### What to work on
Quote all of the data below exactly, please.

### Dataset excerpt
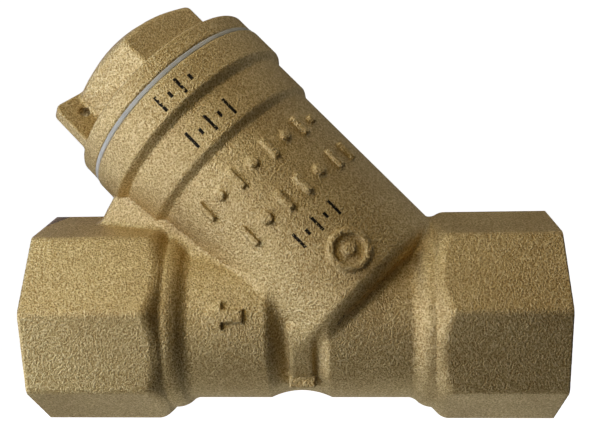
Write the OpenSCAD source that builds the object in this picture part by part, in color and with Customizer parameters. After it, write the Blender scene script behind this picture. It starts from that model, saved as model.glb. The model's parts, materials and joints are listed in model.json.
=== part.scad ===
// Brass Y-pattern strainer with threaded octagonal ends, a screwed hexagon cap
// with a seal-wire lug, a flat cap gasket and a removable screen cartridge.
// Origin: on the run axis at the first full turn of the inlet thread. +X points
// out of the inlet along the run, +Z is up and the screen branch leans towards
// the outlet (-X). Stations along the run are measured from the inlet face.

/* [Run] */
// Length from the inlet face to the outlet face
face_to_face = 105; // [104:0.5:112]
// Width across the flats of both octagonal ends
end_flats = 40; // [39.6:0.1:42]
// Length of the octagon at the inlet
inlet_end_len = 24; // [23:0.5:24.5]
// Length of the octagon at the outlet
outlet_end_len = 25.2; // [24:0.2:25.2]
// Outside diameter of the run between the ends
run_d = 34.4; // [33.6:0.2:35]
// Outside diameter of the step beside each octagon
step_d = 38.3; // [36:0.1:39]
// Outside diameter of the shallow waist under the branch
waist_d = 31.6; // [31:0.2:33]

/* [Ports] */
// Bore of the parallel G 1 female threads, at the thread crests
port_d = 30.3; // [30:0.1:30.6]
// Length of each port thread
port_len = 19; // [16:0.5:19]
// Bore of the waterway behind each thread
waterway_d = 26; // [22:0.5:26]

/* [Branch] */
// Angle between the branch and the outlet side of the run
branch_angle = 46; // [45:0.5:47]
// Distance from the inlet face to the point where the two axes cross
crossing_x = 34.9; // [34.5:0.1:35.4]
// Outside diameter of the branch barrel
branch_d = 42.6; // [42:0.1:43]
// Outside diameter of the lower collar
lower_collar_d = 44.6; // [44:0.1:45]
// Outside diameter of the upper collar
upper_collar_d = 47.3; // [46.8:0.1:48]
// Height along the branch axis of the shoulder where the barrel starts
shoulder_s = 4.6; // [4:0.1:5]
// Height along the branch axis of the foot of the lower collar
lower_collar_s = 45; // [43:0.1:46]
// Height along the branch axis of the foot of the upper collar
upper_collar_s = 54.7; // [53:0.1:55]
// Height along the branch axis of the mouth face
mouth_s = 62; // [61.5:0.1:62.5]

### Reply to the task
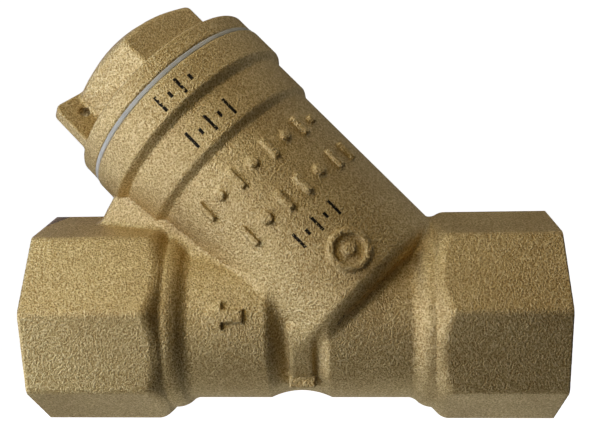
Write the OpenSCAD source that builds the object in this picture part by part, in color and with Customizer parameters. After it, write the Blender scene script behind this picture. It starts from that model, saved as model.glb. The model's parts, materials and joints are listed in model.json.
=== part.scad ===
// Brass Y-pattern strainer with threaded octagonal ends, a screwed hexagon cap
// with a seal-wire lug, a flat cap gasket and a removable screen cartridge.
// Origin: on the run axis at the first full turn of the inlet thread. +X points
// out of the inlet along the run, +Z is up and the screen branch leans towards
// the outlet (-X). Stations along the run are measured from the inlet face.

/* [Run] */
// Length from the inlet face to the outlet face
face_to_face = 105; // [104:0.5:112]
// Width across the flats of both octagonal ends
end_flats = 40; // [39.6:0.1:42]
// Length of the octagon at the inlet
inlet_end_len = 24; // [23:0.5:24.5]
// Length of the octagon at the outlet
outlet_end_len = 25.2; // [24:0.2:25.2]
// Outside diameter of the run between the ends
run_d = 34.4; // [33.6:0.2:35]
// Outside diameter of the step beside each octagon
step_d = 38.3; // [36:0.1:39]
// Outside diameter of the shallow waist under the branch
waist_d = 31.6; // [31:0.2:33]

/* [Ports] */
// Bore of the parallel G 1 female threads, at the thread crests
port_d = 30.3; // [30:0.1:30.6]
// Length of each port thread
port_len = 19; // [16:0.5:19]
// Bore of the waterway behind each thread
waterway_d = 26; // [22:0.5:26]

/* [Branch] */
// Angle between the branch and the outlet side of the run
branch_angle = 46; // [45:0.5:47]
// Distance from the inlet face to the point where the two axes cross
crossing_x = 34.9; // [34.5:0.1:35.4]
// Outside diameter of the branch barrel
branch_d = 42.6; // [42:0.1:43]
// Outside diameter of the lower collar
lower_collar_d = 44.6; // [44:0.1:45]
// Outside diameter of the upper collar
upper_collar_d = 47.3; // [46.8:0.1:48]
// Height along the branch axis of the shoulder where the barrel starts
shoulder_s = 4.6; // [4:0.1:5]
// Height along the branch axis of the foot of the lower collar
lower_collar_s = 45; // [43:0.1:46]
// Height along the branch axis of the foot of the upper collar
upper_collar_s = 54.7; // [53:0.1:55]
// Height along the branch axis of the mouth face
mouth_s = 62; // [61.5:0.1:62.5]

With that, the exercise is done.